Another advantage of using EMR is the options that we have as a customer for the choice of our virtual machines which can be different based on our workloads. There are storage-optimized, memory-optimized, and compute-optimized family instances as our options available on EMR. Using Amazon EMR makes it easy to interact with your data in S3. This might not work out of the box for all the components in an on-premises Hadoop environment.
I use pretty much all the default settings and create a new cluster using the AWS console. I choose only Hadoop 2.85, Hive 2.3.6 and Presto 0.227.
Make any change if needed for your VPC and Subnet settings.
Next, choose a name for the cluster and setup the logging and optionally add some tag.
And lastly, choose the Key Pair or create one to be able to SSH into the instances.
It should take about 15 minutes before the cluster is ready to use.
I pushed the data in this git repo that you can download the data from the sample-data directory and add it to your S3 bucket. I used a simple script to load the data into S3 in the format that is suitable for partitioning Hive tables.
The S3-helper.py will read the data in the sample data directory and load them in S3. As you see the data is separated by the State in different files.
You can run the create_dir() method with your own bucket name and desire extension to create a structure like the following in your S3.
Feel free to rename and change this structure, however, the last part which is state=<state> is important for Hive Partitioning. In Hive if we don’t partition our data, MapReduce has to go over all the dataset. This is slow and expensive since all data has to be read. Since we know our data is separated by state we can do partitioning and slice the data into different unique parts so MapReduce can only scan the relevant parts and improve the performance.
In Hive if we don’t partition our data, MapReduce has to go over all the dataset. Since we know our data is separated by state we can do partitioning and slice the data into different unique parts so MapReduce can only take a look at the relevant parts and improve the performance.
I used a simple Pyspark script to convert the CSV files to Parquet. I hope you can modify it in case you want to use that for your own data and convert your CSV files to Parquet format.
At this point, we should have our cluster up and running, the data should be loaded in S3 and now we can create the Hive tables.

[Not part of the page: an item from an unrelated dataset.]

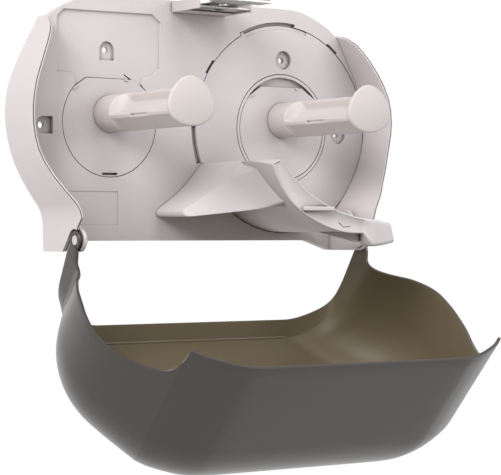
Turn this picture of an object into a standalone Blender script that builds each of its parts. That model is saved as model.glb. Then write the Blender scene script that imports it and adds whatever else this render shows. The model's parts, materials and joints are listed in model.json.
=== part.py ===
"""Double roll toilet paper dispenser for a wall, with its smoked cover swung open and down.

The origin is on the wall plane, midway between the two roll pegs and level with the centre of the
turning shutter ring. +X is to the right, +Y into the wall and +Z up, so what stands out from the wall
has a depth, which is counted along -Y.
"""

import math

import bmesh
import bpy

# Overall sizes, in metres.
ROLL_SPACING = 0.160
RING_R = 0.0822
SIDE_MARGIN = 0.0033
TOP_MARGIN = 0.0164
BOTTOM_MARGIN = 0.0065
EAR_DROP = 0.0078
HALF_WIDTH = ROLL_SPACING / 2 + RING_R + SIDE_MARGIN
COVER_TOP = RING_R + TOP_MARGIN
PLATE_BOTTOM = RING_R + BOTTOM_MARGIN
EAR_BOTTOM = PLATE_BOTTOM + EAR_DROP
FACE_DEPTH = 0.0072
COVER_DEPTH = 0.1395
WING_DEPTH = 0.0577

# Clearances.
SEAT_GAP = 0.0003
SLIDE_GAP = 0.0005
OVERRUN = 0.001
WELD = 0.000001

# Cover hinge.
HINGE_BEHIND = 0.0113
HINGE_DEPTH = WING_DEPTH - HINGE_BEHIND
HINGE_RISE = 0.0006
ARM_OUT_SHARE = 0.805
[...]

First, lets SSH into your cluster. Make sure the security group that you are using allows inbound port 22 from your IP or 0.0.0.0/0. Also, make sure your EMR instance has access to your S3 bucket by either using an IAM role or an appropriate credential that you have in your ~/.aws/credentials.
Once you SSH into your cluster you can access hive and try to create a table for the CSV data like this.
create external table table-name ( gender string, year int, name string, count int) partitioned by (state string) ROW FORMAT DELIMITED fields terminated by ',' escaped by '\\' lines terminated by '\n' location 's3://bucket-name/[directory]/[directory]/';
To create the table from Parquet format you can use the following
create external table table-name ( gender string, year int, name string, count int) partitioned by (state string) STORED AS PARQUET location 's3://bucket-name/[directory]/[directory]/';
Before running your query run the following Hive command to add metadata about the partitions to the Hive catalogs.
msck repair table <table-name>;
Now that we have our tables lets issue some simple SQL queries and see how is the performance differs if we use Hive Vs Presto. First, I will query the data to find the total number of babies born per year using the following query.
select year,sum(count) as total from namedb group by year order by total;
I use both Presto and Hive for this query and get the same result. However, different performance.
Query the table from CSV data format.
|Time Elapsed (Second)||32.3||9|
Next, I use the same query but this time on the second table that I created from the Parquet data format.
Query the table from Parquet data format.
|Time Elapsed (Second)||27.6||6|
As you can see the performance differs significantly between Presto and Hive. The difference will be way more noticeable when the amount of data is huge and it goes to hundreds of gigabytes or even Petabytes.
The reason behind this performance improvement is that Presto uses in-memory parallel queries and significantly cuts down the disk IO. In contrast, Hive uses MapReduce which uses disk which adds significant IO delays.